• Listing:
"""
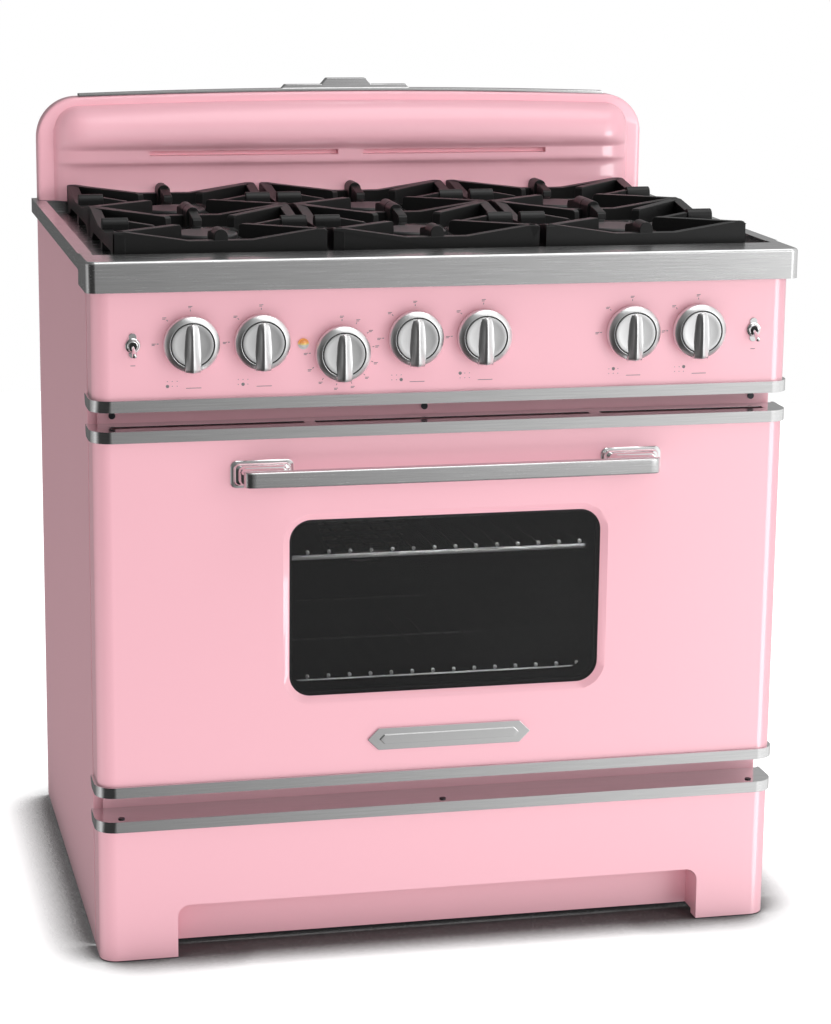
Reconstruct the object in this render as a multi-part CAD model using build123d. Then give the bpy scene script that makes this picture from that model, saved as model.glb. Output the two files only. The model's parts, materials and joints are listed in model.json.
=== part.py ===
from build123d import *
import math
import os

# Freestanding gas range with six burners, one oven, a retro rounded body and a backguard.
# Millimetres. +Z is up, the front faces -Y, and the origin is on the floor under the middle
# of the overall box (front of the handle to the back panel).

# ---------------------------------------------------------------- driving dimensions
BODY_W = 898.0              # painted body, side to side
RAIL_W = 914.0              # cooktop and front rail, side to side
BODY_D = 689.0              # front face of the painted panels to the back panel
HANDLE_REACH = 45.0         # handle stands this far in front of the panels
FRONT = -(BODY_D + HANDLE_REACH) / 2 + HANDLE_REACH
BACK = FRONT + BODY_D
HALF = BODY_W / 2
RAIL_HALF = RAIL_W / 2
SHEET = 1.5                 # sheet metal thickness
CORNER_R = 22.0             # rounded vertical front corners
WRAP = 62.0                 # how far the front parts run back along the sides
SIDE_START = 68.0           # side panels begin this far behind the front face
TRIM_PROUD = 4.0            # bright trims stand this far out of the paint
TAIL_R = 12.0               # their ends on the sides are rounded below
FACE_GAP = 0.3              # clearance between loose neighbours

# heights
KICK_TOP = 175.5
KICK_TRIM_TOP = 190.0
DOOR_BOTTOM = 221.5
DOOR_PAINT_BOTTOM = 235.5
DOOR_PAINT_TOP = 678.8
DOOR_TOP = 693.6
PANEL_TRIM_BOTTOM = 717.4
PANEL_BOTTOM = 732.1
RAIL_BOTTOM = 865.9
RAIL_TOP = 904.3
PAN_Z = 889.3               # top of the recessed cooktop pan
RECESS_DEPTH = 56.0         # recessed face between the trims

# oven
CAVITY_HALF = 365.0
CAVITY_Z0 = 268.0
CAVITY_Z1 = 652.0
CAVITY_FRONT = RECESS_DEPTH + SHEET
CAVITY_BACK = 530.0
PLATE = 2.0                 # enamelled liner plates
RACK_LEVELS = {"lower_rack": 340.0, "upper_rack": 506.0}

# door
HINGE_Y = FRONT + 34.0
HINGE_Z = 232.0
HINGE_X = 380.0
PIN_R = 4.0
RUNNING = 0.05              # radial clearance of pins and stems
WINDOW_HALF = 204.0
WINDOW_Z0 = 340.5
WINDOW_Z1 = 571.2
WINDOW_R = 28.0
WINDOW_BEVEL = 9.0

# controls: name -> (x, z)
KNOB_Z = 801.2
BURNER_KNOBS = {
    "knob_left_front": -328.6,
    "knob_left_rear": -240.6,
    "knob_center_front": -46.2,
    "knob_center_rear": 41.8,
    "knob_right_front": 236.8,
    "knob_right_rear": 324.7,
}
OVEN_KNOB = (-139.2, 784.7)
KNOB_R = 34.5
KNOB_BACK = 4.0             # gap between a knob's skirt and the panel
KNOB_DEPTH = 30.0
SWITCHES = {"light_lever": -400.0, "fan_lever": 400.0}
SWITCH_Z = 800.0
INDICATOR = (-188.0, 797.0)

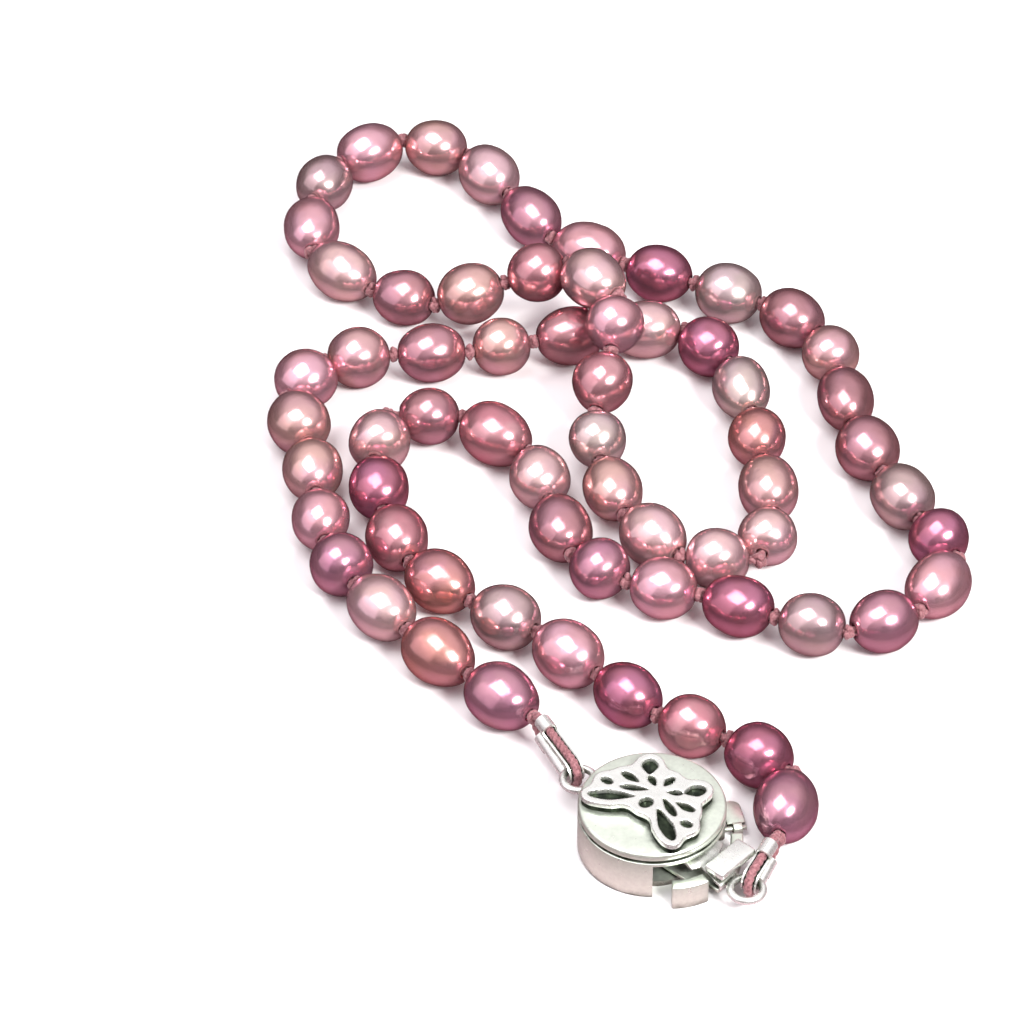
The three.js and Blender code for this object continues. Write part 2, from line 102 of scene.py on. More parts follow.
"""
• Task details: Extract every entry above as it appears.

• Response to the task:
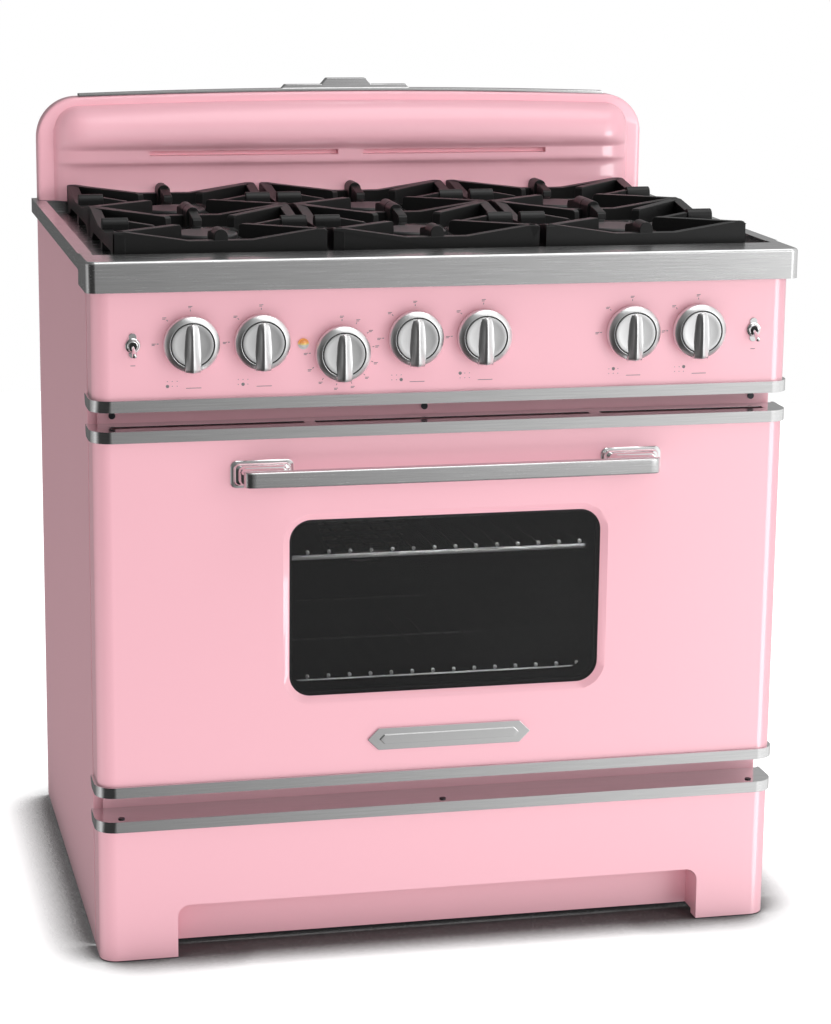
Reconstruct the object in this render as a multi-part CAD model using build123d. Then give the bpy scene script that makes this picture from that model, saved as model.glb. Output the two files only. The model's parts, materials and joints are listed in model.json.
=== part.py ===
from build123d import *
import math
import os

# Freestanding gas range with six burners, one oven, a retro rounded body and a backguard.
# Millimetres. +Z is up, the front faces -Y, and the origin is on the floor under the middle
# of the overall box (front of the handle to the back panel).

# ---------------------------------------------------------------- driving dimensions
BODY_W = 898.0              # painted body, side to side
RAIL_W = 914.0              # cooktop and front rail, side to side
BODY_D = 689.0              # front face of the painted panels to the back panel
HANDLE_REACH = 45.0         # handle stands this far in front of the panels
FRONT = -(BODY_D + HANDLE_REACH) / 2 + HANDLE_REACH
BACK = FRONT + BODY_D
HALF = BODY_W / 2
RAIL_HALF = RAIL_W / 2
SHEET = 1.5                 # sheet metal thickness
CORNER_R = 22.0             # rounded vertical front corners
WRAP = 62.0                 # how far the front parts run back along the sides
SIDE_START = 68.0           # side panels begin this far behind the front face
TRIM_PROUD = 4.0            # bright trims stand this far out of the paint
TAIL_R = 12.0               # their ends on the sides are rounded below
FACE_GAP = 0.3              # clearance between loose neighbours

# heights
KICK_TOP = 175.5
KICK_TRIM_TOP = 190.0
DOOR_BOTTOM = 221.5
DOOR_PAINT_BOTTOM = 235.5
DOOR_PAINT_TOP = 678.8
DOOR_TOP = 693.6
PANEL_TRIM_BOTTOM = 717.4
PANEL_BOTTOM = 732.1
RAIL_BOTTOM = 865.9
RAIL_TOP = 904.3
PAN_Z = 889.3               # top of the recessed cooktop pan
RECESS_DEPTH = 56.0         # recessed face between the trims

# oven
CAVITY_HALF = 365.0
CAVITY_Z0 = 268.0
CAVITY_Z1 = 652.0
CAVITY_FRONT = RECESS_DEPTH + SHEET
CAVITY_BACK = 530.0
PLATE = 2.0                 # enamelled liner plates
RACK_LEVELS = {"lower_rack": 340.0, "upper_rack": 506.0}

# door
HINGE_Y = FRONT + 34.0
HINGE_Z = 232.0
HINGE_X = 380.0
PIN_R = 4.0
RUNNING = 0.05              # radial clearance of pins and stems
WINDOW_HALF = 204.0
WINDOW_Z0 = 340.5
WINDOW_Z1 = 571.2
WINDOW_R = 28.0
WINDOW_BEVEL = 9.0

# controls: name -> (x, z)
KNOB_Z = 801.2
BURNER_KNOBS = {
    "knob_left_front": -328.6,
    "knob_left_rear": -240.6,
    "knob_center_front": -46.2,
    "knob_center_rear": 41.8,
    "knob_right_front": 236.8,
    "knob_right_rear": 324.7,
}
OVEN_KNOB = (-139.2, 784.7)
KNOB_R = 34.5
KNOB_BACK = 4.0             # gap between a knob's skirt and the panel
KNOB_DEPTH = 30.0
SWITCHES = {"light_lever": -400.0, "fan_lever": 400.0}
SWITCH_Z = 800.0
INDICATOR = (-188.0, 797.0)

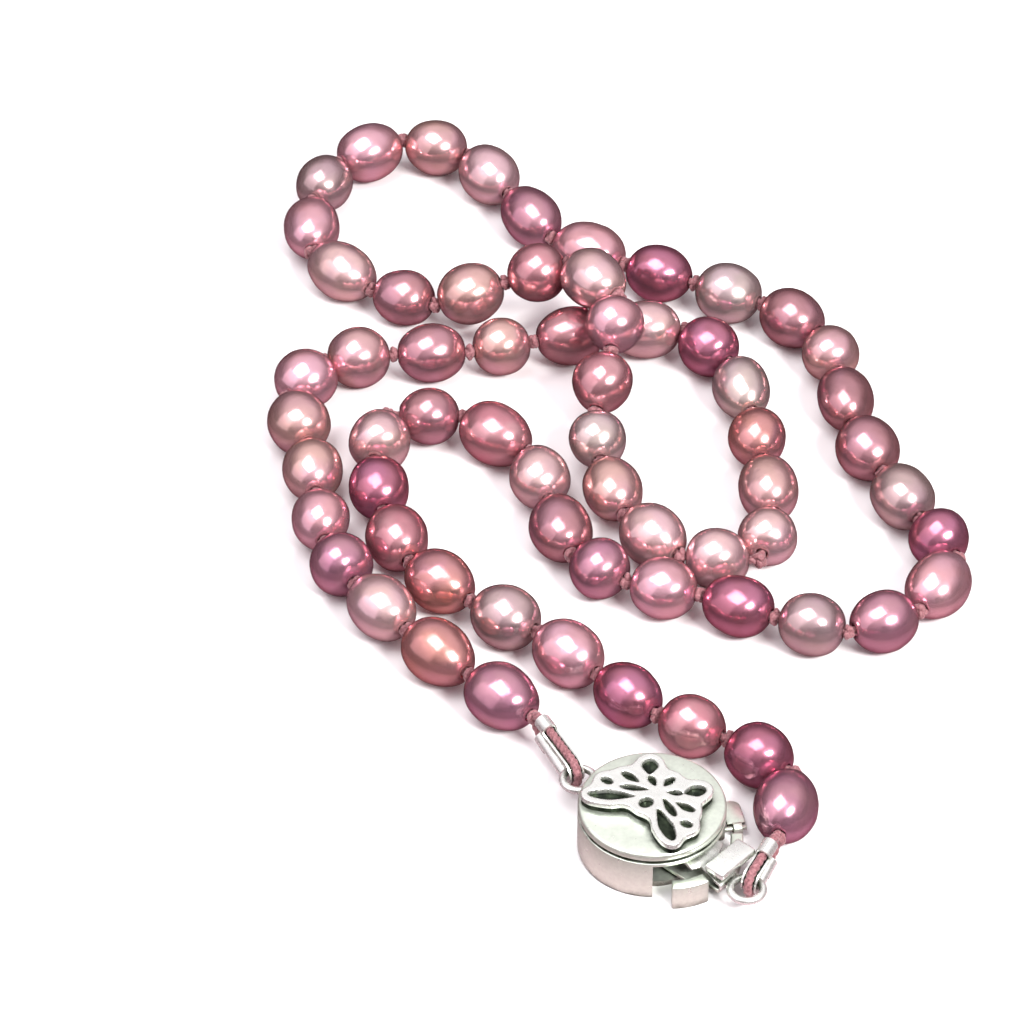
The three.js and Blender code for this object continues. Write part 2, from line 102 of scene.py on. More parts follow.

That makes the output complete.